Eliav Geffen’s father joined the Israeli-Palestinian forum, an anti-occupation, bi-national organization that mobilizes mourning and kinship as means of recognition. He did not appear in the 2011 memorial video. Geffen’s mother did appear, and in one of the more excruciating scenes, she walks to the place where, thirty-five years earlier, her son was killed, a spot she can clearly see from her home. Ends do not meet not because the information I gathered was partial, which is mostly the case when working on autonomous media made outside industrial matrixes. It is also not because of the tension between the video’s special circumstances and its being part of a consistent mode of production, a tension held by all videos as expressions of personal mourning. It is because there are systems of proximities here that are hard to cohere.

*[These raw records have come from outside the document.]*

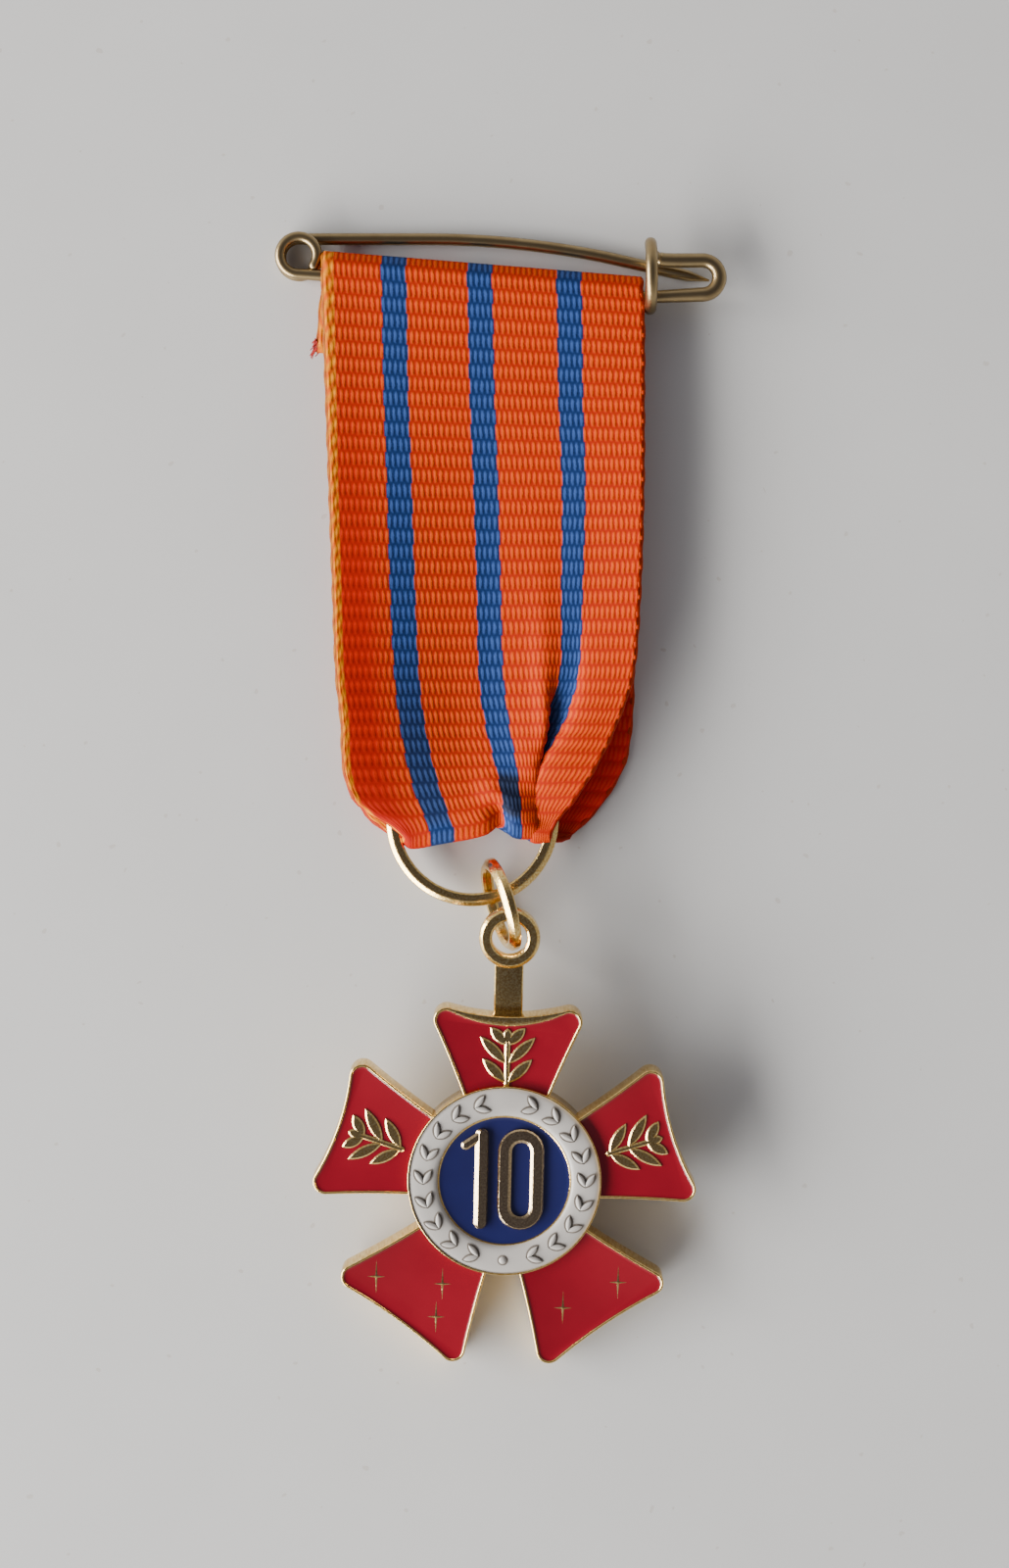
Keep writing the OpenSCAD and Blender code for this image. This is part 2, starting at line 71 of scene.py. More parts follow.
def add_node(tree, kind, values=None, **settings):
    """One node of a material, with its settings and the values of its inputs."""
    node = tree.nodes.new("ShaderNode" + kind)
    for name, value in settings.items():
        setattr(node, name, value)
    set_inputs(tree, node, values or {})
    return node


def add_math(tree, operation, *values):
    """The result of one sum on numbers or sockets."""
    return add_node(tree, "Math", dict(enumerate(values)), operation=operation).outputs[0]


def blend_colours(tree, share, first, second):
    """A colour between two others, by a share from 0 to 1."""
    node = add_node(tree, "Mix", {0: share, 6: first, 7: second}, data_type="RGBA")
    return node.outputs[2]


def add_noise(tree, at, scale, detail, roughness=0.5):
    """A cloudy pattern, as a share round one half."""
    values = {"Vector": at, "Scale": scale, "Detail": detail, "Roughness": roughness}
    return add_node(tree, "TexNoise", values).outputs[0]


def place_on_piece(tree):
    """Where each point of a piece lies, in metres, for the pattern on it."""
    return add_node(tree, "TexCoord").outputs["Object"]


table_material, tree, shader = new_material("table_top")
at = place_on_piece(tree)
mottle = add_noise(tree, at, 60, 5, 0.6)
speck_noise = add_noise(tree, at, 900, 1)
specks = add_math(tree, "GREATER_THAN", speck_noise, 0.76)
greys = blend_colours(tree, mottle, (0.60, 0.595, 0.585, 1), (0.66, 0.655, 0.645, 1))
greys = blend_colours(tree, add_math(tree, "MULTIPLY", specks, 0.35), greys, (0.42, 0.36, 0.30, 1))
set_inputs(tree, shader, {"Base Color": greys, "Roughness": 0.55, "Specular IOR Level": 0.3})

shape = bmesh.new()
bmesh.ops.create_grid(shape, x_segments=1, y_segments=1, size=0.6)
mesh = bpy.data.meshes.new("table_top")
shape.to_mesh(mesh)
shape.free()
mesh.materials.append(table_material)
table = bpy.data.objects.new("table_top", mesh)
bpy.context.scene.collection.objects.link(table)

# A wide, low window at the left gives soft light, and the room overhead is dim, so that flat metal looks
# smoky and metal that leans to the left looks pale.
window_data = bpy.data.lights.new("window", "AREA")
window_data.shape = "RECTANGLE"
window_data.size = 1.1
window_data.size_y = 0.27
window_data.energy = 20
window_data.color = (1.0, 0.985, 0.96)
window = bpy.data.objects.new("window", window_data)
window.location = (-0.575, -0.215, 0.235)
window.rotation_euler = (Vector((0, 0, 0)) - window.location).to_track_quat("-Z", "Y").to_euler()
bpy.context.scene.collection.objects.link(window)


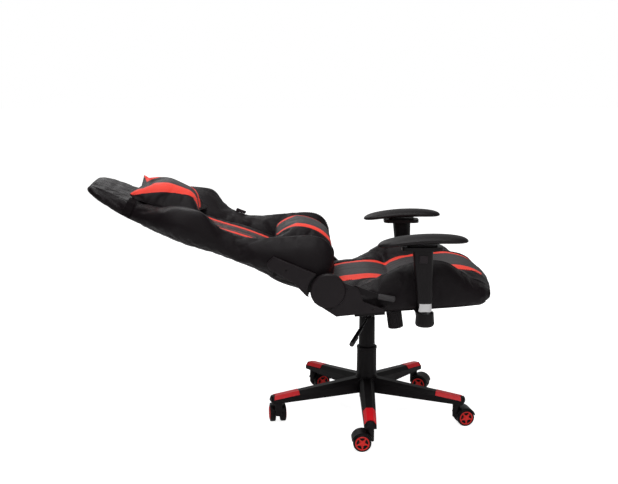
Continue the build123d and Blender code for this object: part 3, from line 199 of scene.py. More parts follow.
# A surface effect is a group of its own, with the outputs Height, Tone and Shine.
def newGroup(name, inputs):
    group = bpy.data.node_groups.new(name, "ShaderNodeTree")
    group.interface.new_socket(name="Place", in_out="INPUT", socket_type="NodeSocketVector")
    for label, value in inputs.items():
        socket = group.interface.new_socket(name=label, in_out="INPUT", socket_type="NodeSocketFloat")
        socket.default_value = value
    for label in ("Height", "Tone", "Shine"):
        group.interface.new_socket(name=label, in_out="OUTPUT", socket_type="NodeSocketFloat")
    return group, group.nodes.new("NodeGroupInput"), group.nodes.new("NodeGroupOutput")


def noiseNode(tree, place, scale, detail=2.0, roughness=0.5):
    inputs = {"Vector": place, "Scale": scale, "Detail": detail, "Roughness": roughness}
    return addNode(tree, "TexNoise", inputs).outputs["Fac"]


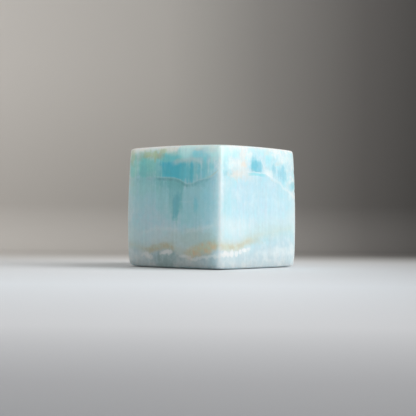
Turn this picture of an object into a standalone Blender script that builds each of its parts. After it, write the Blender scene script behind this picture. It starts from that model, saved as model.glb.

What does it mean to want to distance yourself from loss’s very mechanisms, yet to live so intimately with the space of loss? I share the story of the video in memory of Eliav Geffen precisely because I could not make meaning of it and believe this is an important position to hold in relation to these materials. This does not mean that I am hesitant in my critique of the overall mechanism that the videos eventually serve, but that I acknowledge that mourning often resists meaning, or stays utterly opaque, that there are contradictory vocations like rejecting the state’s cliches and seeking other channels to articulate your loss, and that complicity is a complex and not straightforward position. In this book I try to represent intimacy in its nuances, yet to be clear about what is at stake for the oppressed. By articulating the multiple ways in which citizens attached themselves to the state and its violent endeavors I hope to open up a path for refusal: to object being a citizen of an intimate sovereignty.